My PD Story

Kelly Stauch Headshot
Researchers

Kelly Stauch, PhD

2025 Impact Award 

Building a Toolkit to Study Early-Onset Parkinson’s Genes in Rat Models 

Genetic variants of the genes PRKN and PINK1 are the most common causes of young-onset Parkinson’s disease (PD). These two genes help create proteins, Parkin and Pink1, that maintain healthy mitochondria, the powerhouses of cells. PD-associated variants of these genes lead to impaired mitochondria maintenance and recycling, contributing to the progressive loss of dopamine-producing neurons in the brain. 

Research into PRKN- and PINK1-associated PD has been difficult since mice—the most common animal model for research—with loss of function genetic variants do not exhibit PD-like disease symptoms.

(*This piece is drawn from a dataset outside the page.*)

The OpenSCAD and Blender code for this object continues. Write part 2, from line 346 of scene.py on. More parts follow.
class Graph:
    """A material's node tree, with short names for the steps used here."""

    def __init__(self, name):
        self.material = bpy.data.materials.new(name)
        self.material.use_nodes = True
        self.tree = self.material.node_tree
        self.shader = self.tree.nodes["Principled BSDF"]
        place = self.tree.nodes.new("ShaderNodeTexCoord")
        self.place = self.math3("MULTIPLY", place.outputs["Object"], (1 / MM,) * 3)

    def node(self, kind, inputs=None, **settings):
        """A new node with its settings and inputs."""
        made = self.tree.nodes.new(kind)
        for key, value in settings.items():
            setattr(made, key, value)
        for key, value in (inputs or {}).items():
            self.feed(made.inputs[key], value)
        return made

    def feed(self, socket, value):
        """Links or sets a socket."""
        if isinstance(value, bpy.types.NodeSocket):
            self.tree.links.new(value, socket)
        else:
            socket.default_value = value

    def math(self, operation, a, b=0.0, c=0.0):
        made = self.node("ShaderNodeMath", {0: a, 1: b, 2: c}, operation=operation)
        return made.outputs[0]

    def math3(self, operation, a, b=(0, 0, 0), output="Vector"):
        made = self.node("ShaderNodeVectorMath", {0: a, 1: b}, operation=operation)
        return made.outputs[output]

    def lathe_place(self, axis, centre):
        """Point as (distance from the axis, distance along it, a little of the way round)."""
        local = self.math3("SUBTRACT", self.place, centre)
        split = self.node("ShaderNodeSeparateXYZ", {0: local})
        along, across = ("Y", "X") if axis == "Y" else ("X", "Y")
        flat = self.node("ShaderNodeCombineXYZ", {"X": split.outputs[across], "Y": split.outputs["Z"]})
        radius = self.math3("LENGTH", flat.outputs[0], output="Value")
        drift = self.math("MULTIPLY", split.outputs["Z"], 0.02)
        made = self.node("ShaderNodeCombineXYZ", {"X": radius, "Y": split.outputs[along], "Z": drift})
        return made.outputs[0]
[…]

This has made it challenging to evaluate therapeutic treatments for PD cases resulting from genetic variants of these genes.  

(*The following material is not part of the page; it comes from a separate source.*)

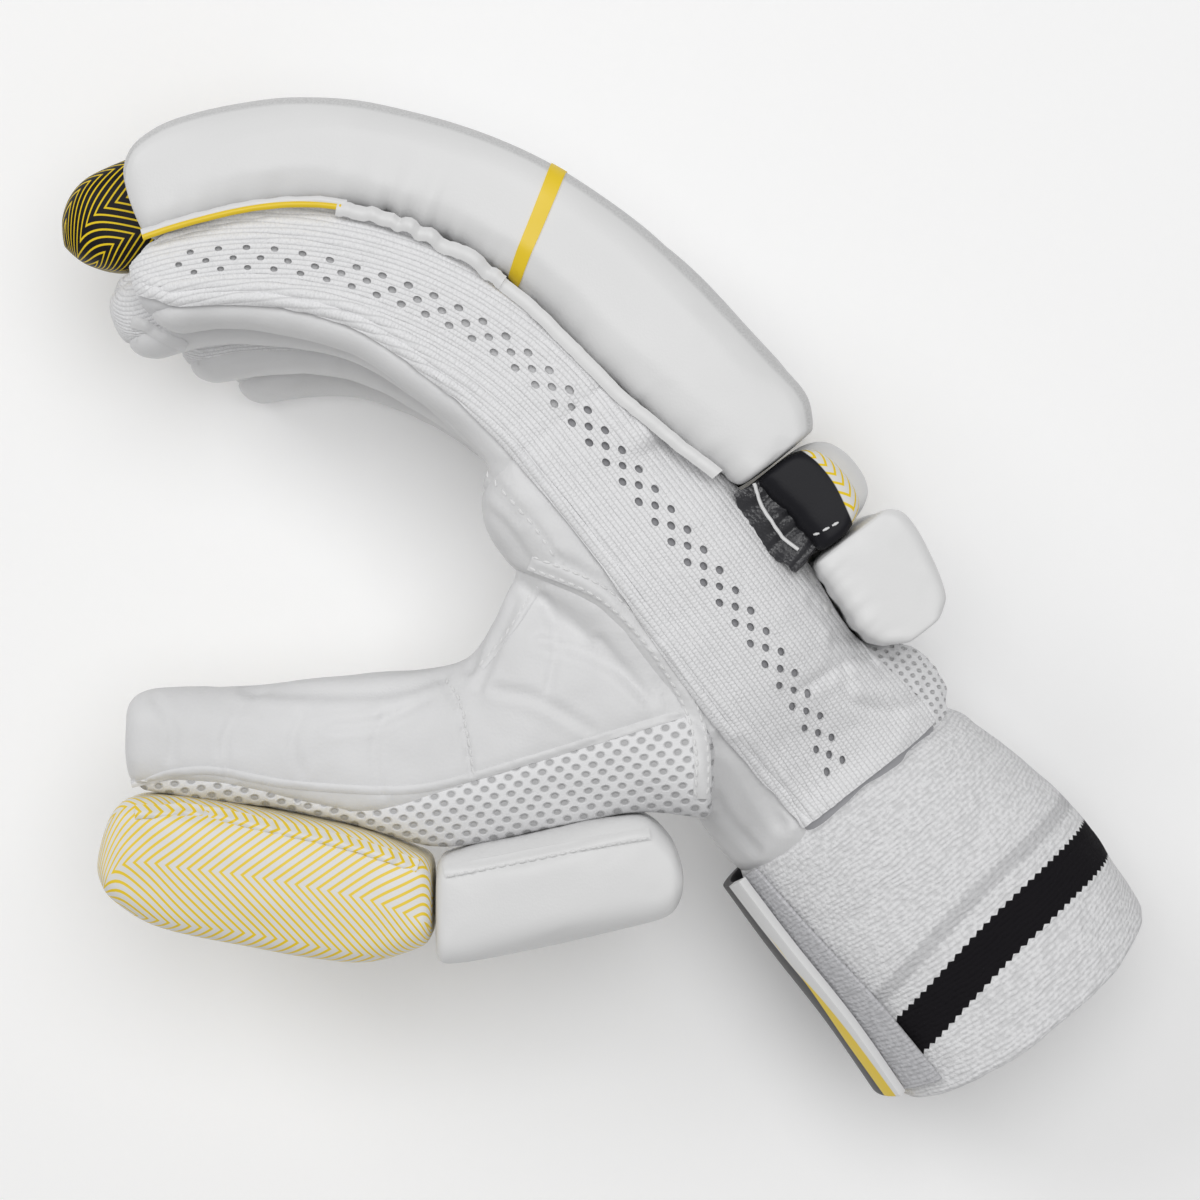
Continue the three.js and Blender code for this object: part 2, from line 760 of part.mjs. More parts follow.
addPiece("thumb_tip_pad", thumbPad(thumbTipOutline, thumbTipPad), "padLined");
addPiece("thumb_rear_pad", thumbPad(thumbRearOutline, thumbRearPad), "padWhite");

export default glove;
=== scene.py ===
"""Cricket batting glove for the right hand, lying on its little-finger side, seen from above.

Lengths are millimetres until they are put into a mesh. "Along" runs from the wrist to the
fingertips, "out" from the palm side to the back of the hand, and z from the little finger up to
the index finger, as in the solids that these pieces stand for.
"""
import json
import math

import bpy
import numpy as np
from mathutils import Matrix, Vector, noise
from mathutils.bvhtree import BVHTree

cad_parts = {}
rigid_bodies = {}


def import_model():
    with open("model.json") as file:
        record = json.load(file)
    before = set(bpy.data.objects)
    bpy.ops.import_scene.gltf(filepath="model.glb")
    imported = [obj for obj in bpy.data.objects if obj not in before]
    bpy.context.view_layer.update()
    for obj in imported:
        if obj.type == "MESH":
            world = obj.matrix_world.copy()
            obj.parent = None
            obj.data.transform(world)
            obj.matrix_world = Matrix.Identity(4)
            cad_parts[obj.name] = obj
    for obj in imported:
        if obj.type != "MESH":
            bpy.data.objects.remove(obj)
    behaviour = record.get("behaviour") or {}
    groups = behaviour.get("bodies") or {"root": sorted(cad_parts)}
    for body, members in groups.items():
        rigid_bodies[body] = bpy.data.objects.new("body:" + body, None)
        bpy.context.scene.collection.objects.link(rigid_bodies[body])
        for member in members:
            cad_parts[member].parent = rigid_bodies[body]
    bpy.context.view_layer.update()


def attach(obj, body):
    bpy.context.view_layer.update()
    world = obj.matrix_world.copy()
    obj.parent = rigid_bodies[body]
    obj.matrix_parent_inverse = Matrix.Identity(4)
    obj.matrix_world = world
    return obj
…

Kelly Stauch, PhD, recipient of a Parkinson’s Foundation Impact Award, is building out tools so that researchers can better use rats to study mitochondria health in PD. Unlike mice, rats with loss of function PRKN and PINK1 variants develop PD-like neurodegeneration and symptoms, making them more effective animal models for studying these genes.  

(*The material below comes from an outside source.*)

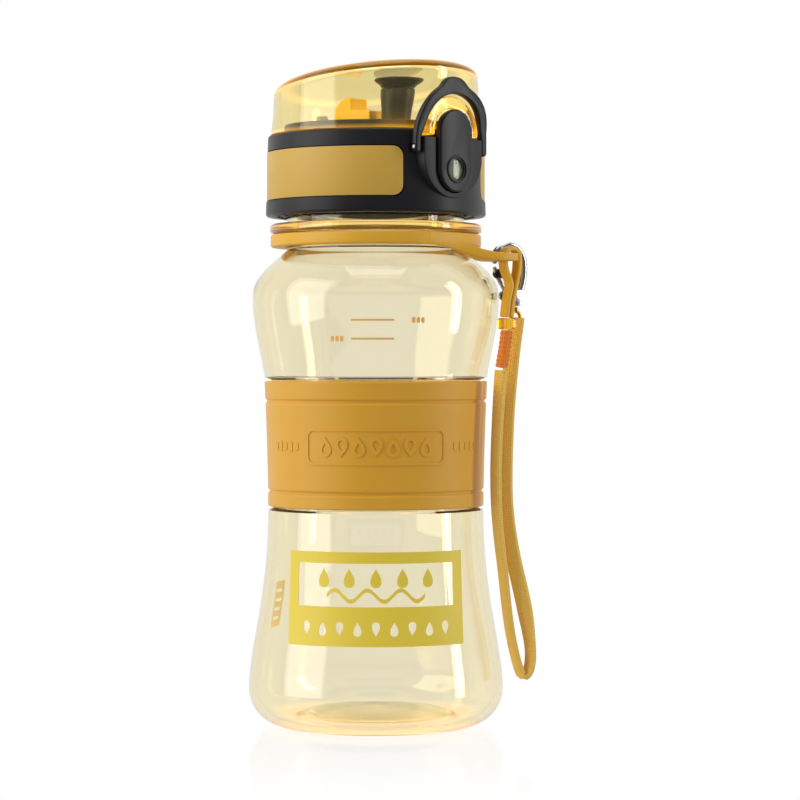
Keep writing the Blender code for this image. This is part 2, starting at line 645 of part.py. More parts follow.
def make_stopper():
    foot = PLATFORM_TOP + SPOUT_HEIGHT + GAP
    base = SPOUT_RADIUS + SPOUT_LIP
    top = foot + STOPPER_HEIGHT
    profile = [(0, top), (STOPPER_RADIUS, top), (STOPPER_RADIUS - 0.25 * MM, top - 0.35 * STOPPER_HEIGHT),
               (base + 0.35 * (STOPPER_RADIUS - base), top - 0.7 * STOPPER_HEIGHT), (base, foot),
               (SPOUT_BORE - 0.6 * MM, foot), (SPOUT_BORE - 0.8 * MM, foot - STOPPER_NOSE),
               (0, foot - STOPPER_NOSE)]
    shift = SPOUT_LEAN * (SPOUT_HEIGHT + GAP)
    stopper = turned("spout_stopper", profile, BLACK, steps=SMALL_STEPS, at=(0, SPOUT_Y - shift, 0))
    return lean(stopper, foot, SPOUT_LEAN * 2, (0, -1, 0))


def make_vent():
    foot = PLATFORM_TOP + GAP
    outline = [(VENT_Y + VENT_LENGTH, foot), (VENT_Y + VENT_LENGTH, foot + 0.58 * VENT_HEIGHT),
               (VENT_Y + 0.75 * VENT_LENGTH, foot + 0.8 * VENT_HEIGHT),
               (VENT_Y + 0.3 * VENT_LENGTH, foot + VENT_HEIGHT), (VENT_Y, foot + 0.93 * VENT_HEIGHT),
               (VENT_Y - 0.1 * MM, foot + 0.58 * VENT_HEIGHT),
               (SPOUT_Y + SPOUT_RADIUS + 3.2 * MM, foot + 0.5 * VENT_HEIGHT),
               (SPOUT_Y + SPOUT_RADIUS + 3.2 * MM, foot)]
    return plate("vent_plug", [outline], VENT_WIDTH, YELLOW_RUBBER, facing="X", rounding=0.5 * MM)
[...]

“The tools developed as part of this award will aid my PD research as well as others in the field by providing a method to study cell type-specific mitochondria in non-mice models of PD. – Dr. Stauch 

Stauch in Lab

Working out of the University of Nebraska Medical Center in Omaha, Dr. Stauch will utilize a molecular tag that lets her microscopically visualize mitochondria in rat neurons. Co-created with her collaborator Ian Ganley, PhD, this mitochondria tag will establish new data on how Parkin and Pink1 proteins influence mitochondria health and recycling. 

Dr. Stauch will then use a similar mitochondria tag to measure how Parkin and Pink1 disruption affects the function of mitochondria and their recycling in cells. Mitochondria naturally wear out over time, so the ability to disassemble them and make new mitochondria is essential for cell health. Using these tagging tools and looking at PD-related dopamine neurons in rat brains, Dr. Stauch will expand our biological understanding of Pink1 and Parkin-related PD, contributing to future research and treatment development. 

 “This award will allow me to complete this innovative project, which will enable a new approach for studying mitochondria in nigrostriatal dopaminergic neurons in rat models of PD,” said Dr. Stauch. “Further, the tools developed here could be used in other PD rat models as well as adapted to other non-rodent models in the future.”